Task requirements |
The required output consists solely of the lines from the one containing "hair_tie();" down to the one containing "bpy.data.objects.remove(obj)", both included, each quoted exactly.
───── Data excerpt
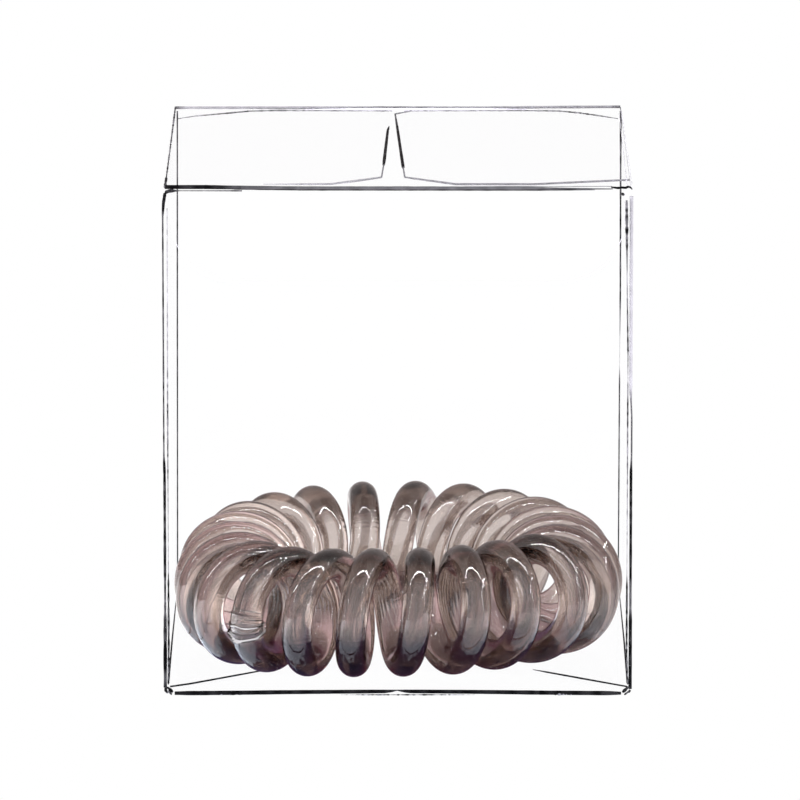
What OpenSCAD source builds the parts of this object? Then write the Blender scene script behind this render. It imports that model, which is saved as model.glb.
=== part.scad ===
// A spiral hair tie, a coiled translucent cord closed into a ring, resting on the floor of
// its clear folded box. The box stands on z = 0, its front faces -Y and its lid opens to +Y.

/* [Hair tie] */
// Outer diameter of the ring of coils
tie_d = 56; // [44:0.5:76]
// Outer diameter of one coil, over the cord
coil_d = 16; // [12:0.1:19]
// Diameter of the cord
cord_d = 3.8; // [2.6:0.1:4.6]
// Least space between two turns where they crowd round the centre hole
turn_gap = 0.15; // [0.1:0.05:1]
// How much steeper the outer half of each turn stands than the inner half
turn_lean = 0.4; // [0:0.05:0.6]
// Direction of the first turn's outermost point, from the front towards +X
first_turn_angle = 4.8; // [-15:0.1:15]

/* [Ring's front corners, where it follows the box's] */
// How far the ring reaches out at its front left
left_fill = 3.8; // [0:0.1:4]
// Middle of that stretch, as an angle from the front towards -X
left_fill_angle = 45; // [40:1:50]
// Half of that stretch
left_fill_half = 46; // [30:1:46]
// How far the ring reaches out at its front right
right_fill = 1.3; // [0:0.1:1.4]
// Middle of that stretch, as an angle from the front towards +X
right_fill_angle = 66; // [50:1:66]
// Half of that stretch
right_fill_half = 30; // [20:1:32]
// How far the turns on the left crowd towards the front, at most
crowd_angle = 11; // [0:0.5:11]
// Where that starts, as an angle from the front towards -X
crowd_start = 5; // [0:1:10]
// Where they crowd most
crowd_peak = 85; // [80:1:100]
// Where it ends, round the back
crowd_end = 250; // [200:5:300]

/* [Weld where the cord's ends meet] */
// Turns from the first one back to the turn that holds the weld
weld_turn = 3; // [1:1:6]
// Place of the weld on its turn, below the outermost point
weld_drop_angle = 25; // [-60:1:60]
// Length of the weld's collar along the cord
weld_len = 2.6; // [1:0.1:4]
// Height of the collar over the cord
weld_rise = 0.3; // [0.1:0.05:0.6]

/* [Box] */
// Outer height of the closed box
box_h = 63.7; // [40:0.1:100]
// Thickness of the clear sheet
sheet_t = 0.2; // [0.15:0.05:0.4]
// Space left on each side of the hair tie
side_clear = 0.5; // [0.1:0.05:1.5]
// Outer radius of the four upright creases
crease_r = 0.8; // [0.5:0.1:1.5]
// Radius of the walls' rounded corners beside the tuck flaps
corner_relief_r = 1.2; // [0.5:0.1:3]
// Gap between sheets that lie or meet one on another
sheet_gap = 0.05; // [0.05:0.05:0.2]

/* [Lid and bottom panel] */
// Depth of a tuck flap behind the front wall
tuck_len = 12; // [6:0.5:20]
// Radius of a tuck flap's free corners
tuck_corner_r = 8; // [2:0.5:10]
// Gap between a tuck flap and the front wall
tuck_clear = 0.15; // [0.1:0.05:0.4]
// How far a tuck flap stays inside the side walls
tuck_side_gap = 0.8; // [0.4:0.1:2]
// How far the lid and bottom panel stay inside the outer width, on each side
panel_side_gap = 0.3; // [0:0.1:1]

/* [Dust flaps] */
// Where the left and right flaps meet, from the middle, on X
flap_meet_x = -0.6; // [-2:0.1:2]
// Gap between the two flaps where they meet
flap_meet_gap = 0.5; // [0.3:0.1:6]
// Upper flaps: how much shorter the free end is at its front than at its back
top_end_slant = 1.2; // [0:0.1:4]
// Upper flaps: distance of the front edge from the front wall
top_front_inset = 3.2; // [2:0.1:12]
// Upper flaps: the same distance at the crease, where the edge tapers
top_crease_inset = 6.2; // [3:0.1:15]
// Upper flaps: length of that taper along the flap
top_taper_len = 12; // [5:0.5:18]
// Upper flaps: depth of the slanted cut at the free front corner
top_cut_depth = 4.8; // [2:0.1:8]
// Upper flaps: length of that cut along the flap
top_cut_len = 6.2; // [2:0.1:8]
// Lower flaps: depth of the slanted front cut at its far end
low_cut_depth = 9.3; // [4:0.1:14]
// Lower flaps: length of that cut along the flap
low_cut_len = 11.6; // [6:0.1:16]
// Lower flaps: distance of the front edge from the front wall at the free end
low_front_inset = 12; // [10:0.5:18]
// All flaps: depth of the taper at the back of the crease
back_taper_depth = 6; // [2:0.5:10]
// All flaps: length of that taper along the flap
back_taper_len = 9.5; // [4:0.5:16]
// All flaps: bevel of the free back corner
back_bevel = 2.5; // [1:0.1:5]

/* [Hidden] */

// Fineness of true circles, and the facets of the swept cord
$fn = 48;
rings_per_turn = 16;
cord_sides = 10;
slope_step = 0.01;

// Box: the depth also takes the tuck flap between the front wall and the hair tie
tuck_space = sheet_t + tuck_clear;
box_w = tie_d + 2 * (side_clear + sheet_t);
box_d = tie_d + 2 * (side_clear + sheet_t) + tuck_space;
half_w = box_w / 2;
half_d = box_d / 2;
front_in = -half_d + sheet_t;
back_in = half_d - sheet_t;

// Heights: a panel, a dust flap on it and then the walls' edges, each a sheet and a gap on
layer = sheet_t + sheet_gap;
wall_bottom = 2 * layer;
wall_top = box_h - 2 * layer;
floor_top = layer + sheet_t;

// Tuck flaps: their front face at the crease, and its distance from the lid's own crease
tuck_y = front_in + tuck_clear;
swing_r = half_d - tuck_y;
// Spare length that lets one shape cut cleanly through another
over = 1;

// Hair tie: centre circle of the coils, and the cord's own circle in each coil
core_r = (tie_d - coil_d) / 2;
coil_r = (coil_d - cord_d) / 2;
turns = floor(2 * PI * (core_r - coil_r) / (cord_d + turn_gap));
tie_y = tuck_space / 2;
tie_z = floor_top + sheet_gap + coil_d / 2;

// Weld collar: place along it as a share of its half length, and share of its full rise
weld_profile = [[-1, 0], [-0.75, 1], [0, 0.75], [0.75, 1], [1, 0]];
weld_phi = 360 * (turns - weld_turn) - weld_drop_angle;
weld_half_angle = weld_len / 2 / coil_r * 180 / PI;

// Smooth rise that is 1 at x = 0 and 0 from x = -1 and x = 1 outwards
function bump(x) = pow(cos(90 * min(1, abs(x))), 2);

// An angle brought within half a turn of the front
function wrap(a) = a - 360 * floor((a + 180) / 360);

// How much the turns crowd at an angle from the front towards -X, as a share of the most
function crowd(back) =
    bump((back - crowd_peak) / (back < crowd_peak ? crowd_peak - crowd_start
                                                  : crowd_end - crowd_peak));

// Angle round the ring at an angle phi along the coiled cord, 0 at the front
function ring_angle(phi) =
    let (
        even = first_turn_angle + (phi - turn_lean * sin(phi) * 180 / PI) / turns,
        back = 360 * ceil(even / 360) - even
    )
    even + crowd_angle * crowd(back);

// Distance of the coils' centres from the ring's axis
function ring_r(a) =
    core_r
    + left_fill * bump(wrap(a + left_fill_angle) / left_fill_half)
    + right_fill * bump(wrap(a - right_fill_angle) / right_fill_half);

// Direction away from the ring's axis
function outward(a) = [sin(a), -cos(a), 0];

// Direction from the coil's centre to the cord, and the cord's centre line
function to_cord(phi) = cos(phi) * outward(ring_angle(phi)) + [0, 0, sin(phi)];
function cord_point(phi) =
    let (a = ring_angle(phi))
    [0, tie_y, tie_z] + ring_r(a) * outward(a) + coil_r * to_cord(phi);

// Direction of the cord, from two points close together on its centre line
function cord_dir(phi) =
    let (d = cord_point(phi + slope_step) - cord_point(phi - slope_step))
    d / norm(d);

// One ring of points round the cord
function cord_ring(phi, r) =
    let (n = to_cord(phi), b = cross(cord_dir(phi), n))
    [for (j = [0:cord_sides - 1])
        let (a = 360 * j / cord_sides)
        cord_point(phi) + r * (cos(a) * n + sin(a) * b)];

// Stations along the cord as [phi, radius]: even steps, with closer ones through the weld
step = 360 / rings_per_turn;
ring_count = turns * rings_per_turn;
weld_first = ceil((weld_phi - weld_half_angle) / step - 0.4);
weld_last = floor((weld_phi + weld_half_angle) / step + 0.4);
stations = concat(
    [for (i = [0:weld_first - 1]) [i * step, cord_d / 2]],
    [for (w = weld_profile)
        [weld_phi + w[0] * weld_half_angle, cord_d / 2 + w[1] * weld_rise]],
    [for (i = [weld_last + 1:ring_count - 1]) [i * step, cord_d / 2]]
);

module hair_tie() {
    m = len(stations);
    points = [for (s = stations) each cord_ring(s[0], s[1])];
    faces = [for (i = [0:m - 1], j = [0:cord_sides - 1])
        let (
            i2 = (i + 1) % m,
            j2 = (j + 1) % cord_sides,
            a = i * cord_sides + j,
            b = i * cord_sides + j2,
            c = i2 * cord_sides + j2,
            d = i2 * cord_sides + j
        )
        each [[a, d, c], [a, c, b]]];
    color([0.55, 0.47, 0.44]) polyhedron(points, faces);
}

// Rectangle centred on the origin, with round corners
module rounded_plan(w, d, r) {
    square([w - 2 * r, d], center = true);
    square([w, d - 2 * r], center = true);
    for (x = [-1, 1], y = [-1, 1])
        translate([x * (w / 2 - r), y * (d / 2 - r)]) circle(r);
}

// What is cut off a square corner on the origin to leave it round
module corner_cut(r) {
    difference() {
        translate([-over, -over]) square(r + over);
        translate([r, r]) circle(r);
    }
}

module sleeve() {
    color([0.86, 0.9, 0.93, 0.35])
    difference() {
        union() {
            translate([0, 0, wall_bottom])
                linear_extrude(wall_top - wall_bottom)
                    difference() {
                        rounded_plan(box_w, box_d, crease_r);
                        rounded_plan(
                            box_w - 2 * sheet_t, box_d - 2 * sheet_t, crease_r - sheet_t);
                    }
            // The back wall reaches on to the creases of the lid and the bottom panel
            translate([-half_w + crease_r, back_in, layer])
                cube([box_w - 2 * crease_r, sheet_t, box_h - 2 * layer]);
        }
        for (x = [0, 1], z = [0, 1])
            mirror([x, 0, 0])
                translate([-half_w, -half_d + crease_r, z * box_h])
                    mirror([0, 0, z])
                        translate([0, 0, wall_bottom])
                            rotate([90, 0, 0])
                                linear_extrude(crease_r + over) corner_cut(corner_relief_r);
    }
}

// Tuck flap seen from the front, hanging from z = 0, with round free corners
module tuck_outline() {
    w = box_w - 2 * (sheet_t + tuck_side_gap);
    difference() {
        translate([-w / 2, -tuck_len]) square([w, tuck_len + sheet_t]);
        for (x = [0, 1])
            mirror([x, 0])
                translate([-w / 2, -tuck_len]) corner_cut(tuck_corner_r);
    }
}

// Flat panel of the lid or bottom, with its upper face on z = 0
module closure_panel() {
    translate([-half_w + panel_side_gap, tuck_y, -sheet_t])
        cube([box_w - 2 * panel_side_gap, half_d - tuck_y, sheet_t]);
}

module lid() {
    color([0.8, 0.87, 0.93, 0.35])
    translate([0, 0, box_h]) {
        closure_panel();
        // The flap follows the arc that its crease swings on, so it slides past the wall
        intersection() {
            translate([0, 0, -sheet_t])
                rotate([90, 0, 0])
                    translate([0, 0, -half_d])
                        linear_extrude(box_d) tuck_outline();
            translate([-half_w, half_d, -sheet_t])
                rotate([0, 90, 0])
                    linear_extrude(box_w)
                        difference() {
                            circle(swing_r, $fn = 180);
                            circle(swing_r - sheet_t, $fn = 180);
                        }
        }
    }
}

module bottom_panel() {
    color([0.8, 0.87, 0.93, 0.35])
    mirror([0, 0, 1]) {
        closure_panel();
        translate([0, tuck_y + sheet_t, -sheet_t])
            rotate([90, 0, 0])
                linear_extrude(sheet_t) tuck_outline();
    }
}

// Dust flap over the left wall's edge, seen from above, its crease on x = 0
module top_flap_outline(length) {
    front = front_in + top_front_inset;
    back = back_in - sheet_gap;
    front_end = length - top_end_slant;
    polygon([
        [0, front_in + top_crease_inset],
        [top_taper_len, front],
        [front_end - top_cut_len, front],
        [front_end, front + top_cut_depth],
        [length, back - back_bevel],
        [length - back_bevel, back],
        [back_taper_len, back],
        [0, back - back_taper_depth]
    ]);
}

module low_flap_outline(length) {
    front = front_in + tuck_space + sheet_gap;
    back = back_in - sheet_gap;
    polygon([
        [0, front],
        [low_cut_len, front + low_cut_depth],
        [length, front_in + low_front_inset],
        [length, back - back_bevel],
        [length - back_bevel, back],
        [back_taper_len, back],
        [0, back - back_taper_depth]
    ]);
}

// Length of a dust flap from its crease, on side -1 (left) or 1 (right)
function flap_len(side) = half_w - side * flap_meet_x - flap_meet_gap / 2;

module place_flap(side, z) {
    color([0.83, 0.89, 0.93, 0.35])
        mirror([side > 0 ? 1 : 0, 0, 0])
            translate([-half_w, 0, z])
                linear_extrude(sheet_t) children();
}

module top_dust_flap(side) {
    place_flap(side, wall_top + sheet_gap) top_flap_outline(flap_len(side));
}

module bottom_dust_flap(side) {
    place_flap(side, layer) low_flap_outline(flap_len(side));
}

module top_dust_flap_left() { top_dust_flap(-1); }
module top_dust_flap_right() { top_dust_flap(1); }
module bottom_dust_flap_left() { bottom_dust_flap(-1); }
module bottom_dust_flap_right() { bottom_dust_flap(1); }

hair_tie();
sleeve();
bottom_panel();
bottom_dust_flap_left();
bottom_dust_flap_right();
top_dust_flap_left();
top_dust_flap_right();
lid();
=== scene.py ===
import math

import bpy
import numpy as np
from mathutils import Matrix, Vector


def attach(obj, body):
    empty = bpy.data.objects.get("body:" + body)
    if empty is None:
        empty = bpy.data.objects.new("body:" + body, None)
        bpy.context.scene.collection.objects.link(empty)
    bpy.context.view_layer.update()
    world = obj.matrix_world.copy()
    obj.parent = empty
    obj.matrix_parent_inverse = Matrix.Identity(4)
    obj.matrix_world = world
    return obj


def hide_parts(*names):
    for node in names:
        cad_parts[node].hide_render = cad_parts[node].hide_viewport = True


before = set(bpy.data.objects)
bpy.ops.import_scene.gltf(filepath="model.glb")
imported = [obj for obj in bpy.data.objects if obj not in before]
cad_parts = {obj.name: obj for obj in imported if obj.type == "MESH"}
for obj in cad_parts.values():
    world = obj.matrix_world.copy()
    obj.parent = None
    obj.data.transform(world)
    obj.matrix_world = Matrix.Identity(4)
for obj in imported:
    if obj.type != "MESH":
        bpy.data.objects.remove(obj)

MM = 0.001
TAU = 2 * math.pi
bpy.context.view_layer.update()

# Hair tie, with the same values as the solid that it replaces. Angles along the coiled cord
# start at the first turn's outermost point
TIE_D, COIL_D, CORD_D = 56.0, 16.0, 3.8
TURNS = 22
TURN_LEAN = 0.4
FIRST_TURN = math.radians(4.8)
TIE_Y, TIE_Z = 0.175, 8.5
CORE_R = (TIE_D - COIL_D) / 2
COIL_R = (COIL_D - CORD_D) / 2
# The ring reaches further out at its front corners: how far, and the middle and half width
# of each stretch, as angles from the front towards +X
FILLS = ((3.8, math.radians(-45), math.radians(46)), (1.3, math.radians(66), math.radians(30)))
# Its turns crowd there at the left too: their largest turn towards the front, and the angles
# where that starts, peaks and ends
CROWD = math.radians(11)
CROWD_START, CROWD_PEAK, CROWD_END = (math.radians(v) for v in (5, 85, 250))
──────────
Final result |
hair_tie();
sleeve();
bottom_panel();
bottom_dust_flap_left();
bottom_dust_flap_right();
top_dust_flap_left();
top_dust_flap_right();
lid();
=== scene.py ===
import math

import bpy
import numpy as np
from mathutils import Matrix, Vector


def attach(obj, body):
    empty = bpy.data.objects.get("body:" + body)
    if empty is None:
        empty = bpy.data.objects.new("body:" + body, None)
        bpy.context.scene.collection.objects.link(empty)
    bpy.context.view_layer.update()
    world = obj.matrix_world.copy()
    obj.parent = empty
    obj.matrix_parent_inverse = Matrix.Identity(4)
    obj.matrix_world = world
    return obj


def hide_parts(*names):
    for node in names:
        cad_parts[node].hide_render = cad_parts[node].hide_viewport = True


before = set(bpy.data.objects)
bpy.ops.import_scene.gltf(filepath="model.glb")
imported = [obj for obj in bpy.data.objects if obj not in before]
cad_parts = {obj.name: obj for obj in imported if obj.type == "MESH"}
for obj in cad_parts.values():
    world = obj.matrix_world.copy()
    obj.parent = None
    obj.data.transform(world)
    obj.matrix_world = Matrix.Identity(4)
for obj in imported:
    if obj.type != "MESH":
        bpy.data.objects.remove(obj)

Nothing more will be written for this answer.